Refactor: Looking for implementation strategies to improve run time efficiency of all algorithms regardless of data type (i.e. discrete/continuous, missing data)

EpistasisLab / scikit-rebate

A scikit-learn-compatible Python implementation of ReBATE, a suite of Relief-based feature selection algorithms for Machine Learning.

https://EpistasisLab.github.io/scikit-rebate/

MIT License

408 stars 73 forks source link

Refactor: Looking for implementation strategies to improve run time efficiency of all algorithms regardless of data type (i.e. discrete/continuous, missing data) #39

Open ryanurbs opened 6 years ago

ryanurbs commented 6 years ago

One of the major challenges of making the Relief-based algorithms of ReBATE flexible enough to handle different dataset types, i.e. (1) continuous, discrete, or mixed feature types, (2) binary, multiclass, or continuous outcomes, (3) presence of missing data, is to do so in a way that preserves computational efficiency. Presently scikit-rebate is implemented in a fairly compact manner, however this may not ultimately be the most efficient implementation. This issue posting seeks enhancements to ReBATE and it's underlying algorithms (i.e. ReliefF, SURF, SURF, MultiSURF, MultiSURF, TuRF) to make the respective algorithms run faster, and utilize less memory.

bukson commented 4 years ago

Hello I want to help in this issue, but first of all I will write some tests, that will guarantee that the code after optimization has the same result as code before the optimization.

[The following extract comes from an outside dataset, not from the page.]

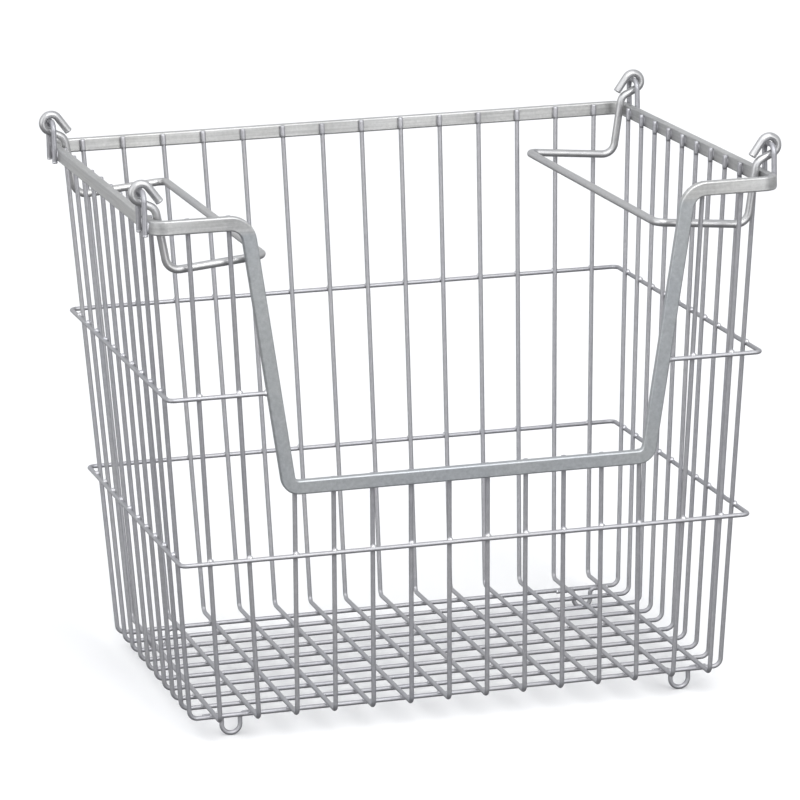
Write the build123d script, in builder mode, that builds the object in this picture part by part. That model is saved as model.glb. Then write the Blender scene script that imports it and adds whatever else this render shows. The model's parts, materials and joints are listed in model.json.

CaptainKanuk commented 2 years ago

Hi folks - I took an initial pass at this to see if I could proof of concept some changes. I also implemented a benchmarking tool so folks could see how any branch was performing.

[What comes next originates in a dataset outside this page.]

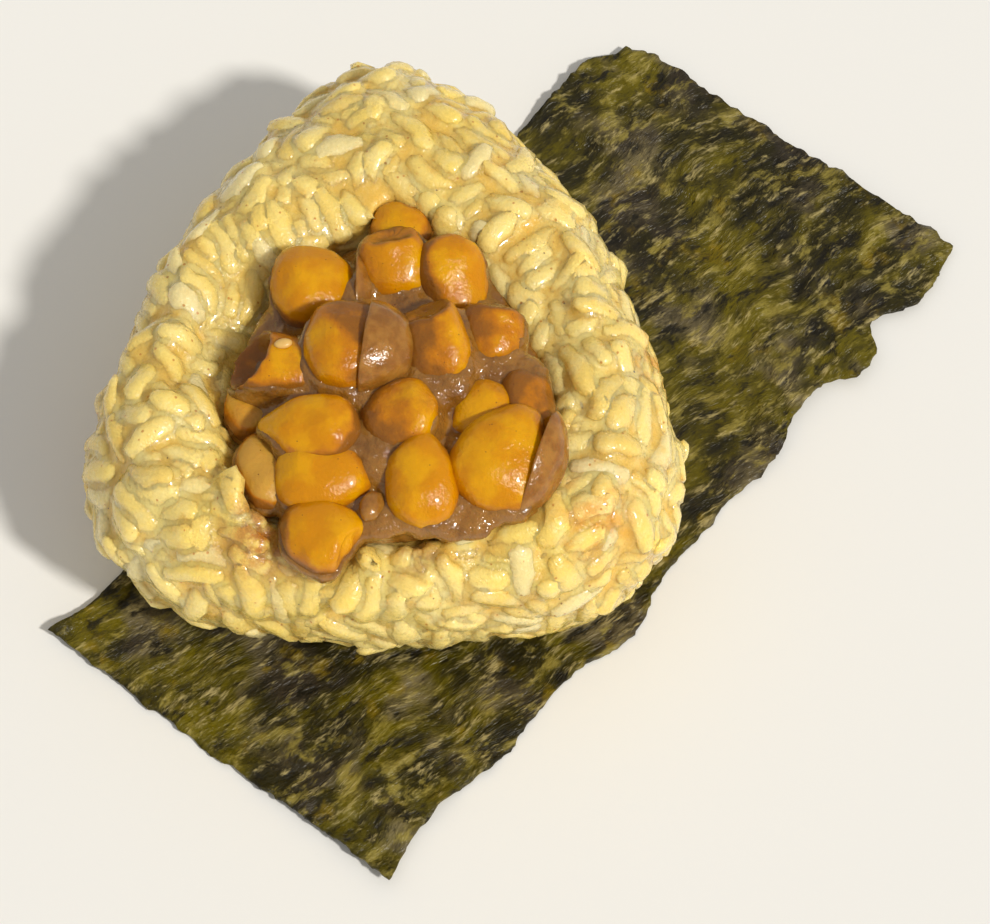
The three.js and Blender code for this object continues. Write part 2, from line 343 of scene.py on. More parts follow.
def rice_finish():
    """Moist cooked rice: pale grains, richer crevices, specks of spice, a seep of sauce and painted shade
    on the left outer wall.
    """
    rice = Finish("rice", Roughness=0.3, IOR=1.4, Coat_Weight=0.5, Coat_Roughness=0.1)
    rice.soften(0.85, (1.0, 0.78, 0.42), 2.8 * MM)
    broad = rice.span(rice.noise(0.06, 2.0), 0.38, 0.62)
    pale = rice.mix(broad, linear(247, 220, 130), linear(245, 213, 108))
    tint = rice.value("tint")
    grain = rice.mix(rice.span(tint, 0.75, 1.0, 0.0, 0.8), pale, linear(239, 222, 164))
    grain = rice.mix(rice.span(tint, 0.3, 0.0, 0.0, 0.7), grain, linear(231, 195, 96))
    cloudy = rice.span(rice.noise(0.45), 0.45, 0.7, 0.0, 0.4)
    grain = rice.mix(cloudy, grain, linear(239, 221, 156))
    stain = rice.span(rice.plus(rice.value("sunk"), rice.noise(0.7)), 0.88, 1.65)
    colour = rice.mix(stain, grain, linear(232, 186, 82))
    seasoned = rice.plus(rice.near(15.5, -3.3, 20, 8), rice.near(9.5, -25.3, 25, 9))
    seasoned = rice.times(seasoned, rice.span(rice.noise(0.35), 0.4, 0.62))
    colour = rice.mix(rice.times(seasoned, 0.75), colour, linear(226, 150, 46))
    seep = rice.plus(rice.near(-26.5, -27.0, 24.5, 8.5), rice.near(-10.0, -29.0, 25, 5))
    seep = rice.times(seep, rice.span(rice.noise(0.6), 0.3, 0.6))
    colour = rice.mix(rice.times(seep, 0.95), colour, linear(180, 108, 36))
    spice = rice.span(rice.noise(1.3, 4.0, 0.7), 0.64, 0.72, 0.0, 0.5)
    colour = rice.mix(spice, colour, linear(218, 150, 36))
    colour = rice.mix(rice.times(rice.specks(0.8, 0.17, 0.52), 0.8), colour, linear(196, 126, 40))
    colour = rice.mix(rice.times(rice.specks(0.5, 0.07, 0.72), 0.8), colour, linear(120, 74, 36))
    colour = rice.mix(rice.specks(0.16, 0.035, 0.7), colour, linear(50, 38, 26))
    # painted shade: the left outer wall, which faces away from the key light, is darkened in its colour
    painted_left_wall_shade = rice.times(rice.near(-51, -3, 10, 18), 0.9)
    colour = rice.mix(painted_left_wall_shade, colour, linear(182, 128, 54))
    rice.colour(colour)
    rice.gloss(rice.span(rice.noise(1.6), 0.35, 0.7, 0.16, 0.4))
    rice.bump([(rice.noise(0.8, 2.0), 0.4), (rice.noise(2.3, 2.0), 0.6)], 0.32 * MM)
    return rice.material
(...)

See here for my draft PR - it's not ready quite yet as I need to rerun my performance benchmarks. It provides a pattern for one case (ReliefF, binary features, discrete data) that I believe could be generally implemented across all cases to provide clearer code and much more performant operations. I'm working on a full testing benchmark run but initial results for the current parallel ReliefF test on binary/discrete data show a runtime improvement of ~1.85 seconds down to ~.6 seconds for the small testing dataset.

https://github.com/EpistasisLab/scikit-rebate/pull/79